Don’t be intimidated by a blank screen. If you agonize over the first sentence, you’ll never get anything written. It isn’t a test and you will not be graded. Get something down. Get started. You will either be doing or hiring someone to do extensive editing later on. For now, just get the words out—they are not written in stone. I have a quote of Uncle Stevie’s on my wall which reads: “Amateurs sit and wait for inspiration, the rest of us just get up and go to work.” Very true. Try to live by this. Writing will come much easier and be much more fun if you do.

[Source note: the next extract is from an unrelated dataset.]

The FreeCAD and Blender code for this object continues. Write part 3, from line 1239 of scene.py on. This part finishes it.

Gothic Revival can be found online at major retailers including:
Carson Buckingham knew from childhood that she wanted to be a writer, and began, at age six, by writing books of her own, hand-drawing covers, and selling them to any family member who would pay (usually a gum ball) for what she referred to as “classic literature.” When she ran out of relatives, she came to the conclusion that there was no real money to be made in self-publishing, so she studied writing and read voraciously for the next eighteen years, while simultaneously collecting enough rejection slips to re-paper her living room… twice.

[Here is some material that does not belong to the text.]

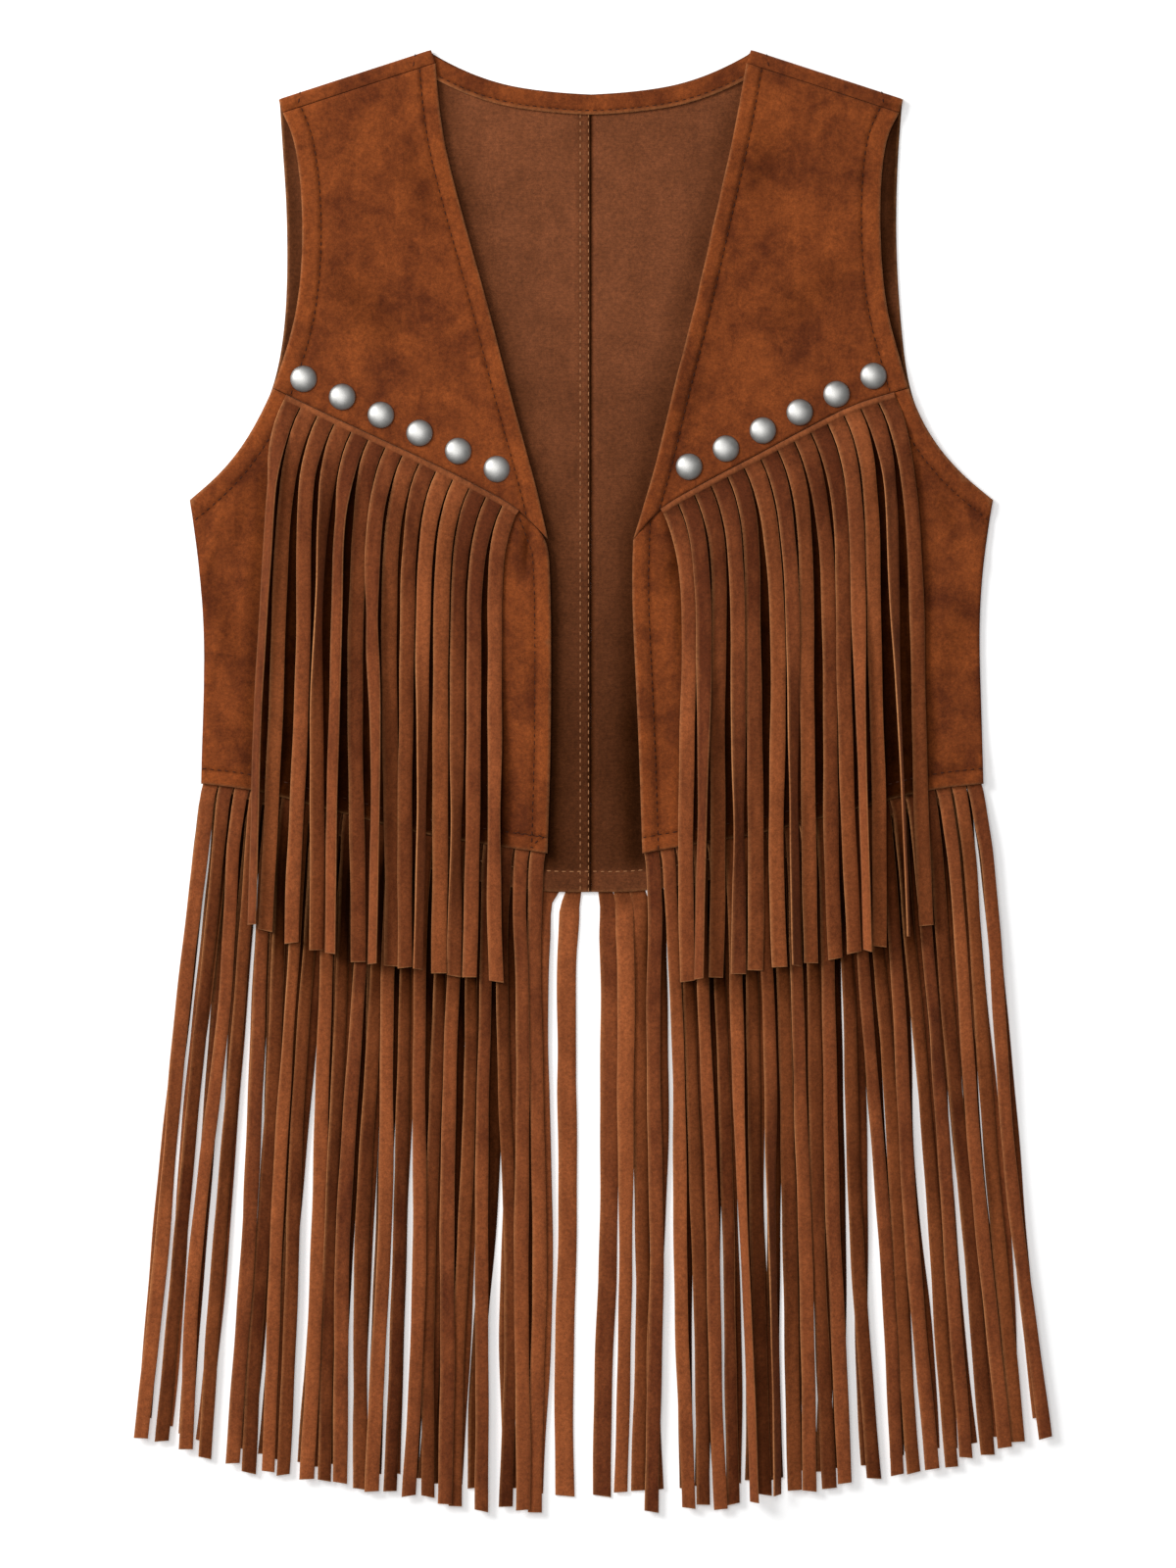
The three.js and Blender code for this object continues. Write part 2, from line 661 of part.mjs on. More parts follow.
// A domed stud with a thin rim
function stud() {
  const profile = [
    [0, 0],
    [STUD.radius, 0],
    [STUD.radius, STUD.rim],
    [STUD.radius * 0.83, STUD.height * 0.58],
    [STUD.radius * 0.48, STUD.height * 0.88],
    [0, STUD.height],
  ].map(([radius, height]) => new THREE.Vector2(radius, height));
  const geometry = new THREE.LatheGeometry(profile, STUD.segments);
  return geometry.rotateX(Math.PI / 2);
}

function addStuds(side, bed) {
  const { inner, outer } = STUD_ROWS[side.name];
  for (let i = 0; i < STUD.count; i++) {
    const share = i / (STUD.count - 1);
    const x = side.sign * THREE.MathUtils.lerp(inner.x, outer.x, share);
    const y = THREE.MathUtils.lerp(inner.y, outer.y, share);
    const under = [0, 1, 2, 3, 4, 5, 6, 7].map((eighth) => {
      const angle = (eighth * Math.PI) / 4;
      return bed(x + STUD.radius * Math.cos(angle), y + STUD.radius * Math.sin(angle));
    });
    const mesh = add(`stud_${side.name}_${i + 1}`, stud(), STUD_METAL);
    mesh.position.set(x, y, Math.max(...under) + AIR);
  }
}

const flatBed = (height) => () => height;
const hemTips = (shorter) => (x, number) => heightAlong(HEM_TIPS, x) + shorter + 2 * scatter(number);
const chestTips = (x, number) => heightAlong(CHEST_TIPS, x) + 0.8 * scatter(number);

for (const side of SIDES) add(`back_${side.name}`, back(side), HIDE_INSIDE);
add("back_neck_facing", neckFacing(), HIDE);

for (const side of SIDES) {
  const yokeTop = topOf(add(`front_yoke_${side.name}`, yoke(side), HIDE));
  const lowerTop = topOf(add(`front_lower_${side.name}`, lowerFront(side), HIDE));
  const frontTop = (x, y) => Math.max(lowerTop(x, y), frontMid(x, y) + CLOTH / 2);
  const chestBed = (middle, spread) => {
    const places = [-1, 0, 1].map((end) => middle.clone().addScaledVector(spread, end));
    return Math.max(...places.map(({ x, y }) => overFront(x, y)));
  };
  const chest = {
    edge: yokeSeam(side, 0),
    cut: CHEST_FRINGE,
    bunches: CHEST_BUNCHES[side.name],
    tips: chestTips,
    rows: CHEST_ROWS,
    cover: -CHEST_FRINGE.length - 2 * AIR,
    bed: chestBed,
    rootMid: (x, y) => frontTop(x, y) + AIR + STRIP / 2,
    seed: 11,
  };
  add(`chest_fringe_${side.name}`, fringe(side, chest), HIDE);
  const frontHem = {
    edge: frontHemCurve(side),
    cut: HEM_FRINGE,
    bunches: HEM_BUNCHES[side.name],
    tips: hemTips(0),
    rows: FRONT_ROWS,
    cover: ROOT_COVER,
    bed: flatBed(FRONT_ROOT_MID - STRIP / 2),
    rootMid: flatBed(FRONT_ROOT_MID),
    seed: 53,
  };
  add(`hem_fringe_front_${side.name}`, fringe(side, frontHem), HIDE);
  const backHem = {
    edge: backHemCurve(side),
    cut: BACK_FRINGE,
    bunches: [...BACK_CENTRE_BUNCHES[side.name], ...HEM_BUNCHES[side.name]].map(
      (bunch) => ({ ...bunch, turn: 0 }),
    ),
    tips: hemTips(BACK_FRINGE_SHORTER),
    rows: BACK_ROWS,
    cover: ROOT_COVER,
    bed: flatBed(AIR),
    rootMid: flatBed(BACK_ROOT_MID),
    seed: 97,
  };
  add(`hem_fringe_back_${side.name}`, fringe(side, backHem), HIDE);
  addStuds(side, yokeTop);
}

export default vest;
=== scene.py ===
"""Western vest of napped suede, laid flat and front up, built around its packed solids.

The panels are fine shells on the solids' own surfaces, with the creases, puckers and rolled
edges of sewn hide. The fringes are cut strips that follow the solids' strands. Tables give
millimetres, with distances from the centre line without their sign; the rest is in metres.
"""

import math

import bmesh
import bpy
import numpy as np
from bpy.props import FloatProperty, FloatVectorProperty, IntProperty, PointerProperty
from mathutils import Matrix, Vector
from mathutils.bvhtree import BVHTree


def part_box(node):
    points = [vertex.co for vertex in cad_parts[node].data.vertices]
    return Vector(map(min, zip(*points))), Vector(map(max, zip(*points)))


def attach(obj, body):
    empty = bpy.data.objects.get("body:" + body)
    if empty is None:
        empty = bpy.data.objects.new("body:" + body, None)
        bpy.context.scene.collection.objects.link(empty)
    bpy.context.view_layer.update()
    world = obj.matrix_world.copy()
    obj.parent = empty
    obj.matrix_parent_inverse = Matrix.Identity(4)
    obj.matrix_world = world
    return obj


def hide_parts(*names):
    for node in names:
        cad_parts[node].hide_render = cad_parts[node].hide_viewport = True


bl_info = {
    "name": "Fringed Suede Vest",
    "version": (1, 0, 0),
    "blender": (4, 5, 0),
    "location": "View3D > Sidebar > Vest",
    "description": "Suede panels, cut fringes, stitching and studs of a western vest",
    "category": "Object",
}

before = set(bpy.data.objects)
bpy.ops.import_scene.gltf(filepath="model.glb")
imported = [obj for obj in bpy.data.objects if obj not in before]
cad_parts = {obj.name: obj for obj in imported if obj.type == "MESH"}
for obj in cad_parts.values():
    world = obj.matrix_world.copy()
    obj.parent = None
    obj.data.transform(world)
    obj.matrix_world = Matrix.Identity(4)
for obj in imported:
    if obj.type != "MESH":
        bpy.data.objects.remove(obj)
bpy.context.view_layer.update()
MM = 0.001
SIDES = {"left": -1, "right": 1}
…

When her landlord chucked her out for, in his words, “making the apartment into one hell of a downer,” she redoubled her efforts and collected four times the rejection slips in half the time, single-handedly causing the first paper shortage in U.S. history.
But she persevered, improved greatly over the years, and here we are.
Carson Buckingham has been a professional proofreader, editor, newspaper reporter, copywriter, technical writer, comedy writer, humorist, and fiction author. Besides writing, she loves to read and work in her vegetable garden. She lives in the United States in the state of Arizona.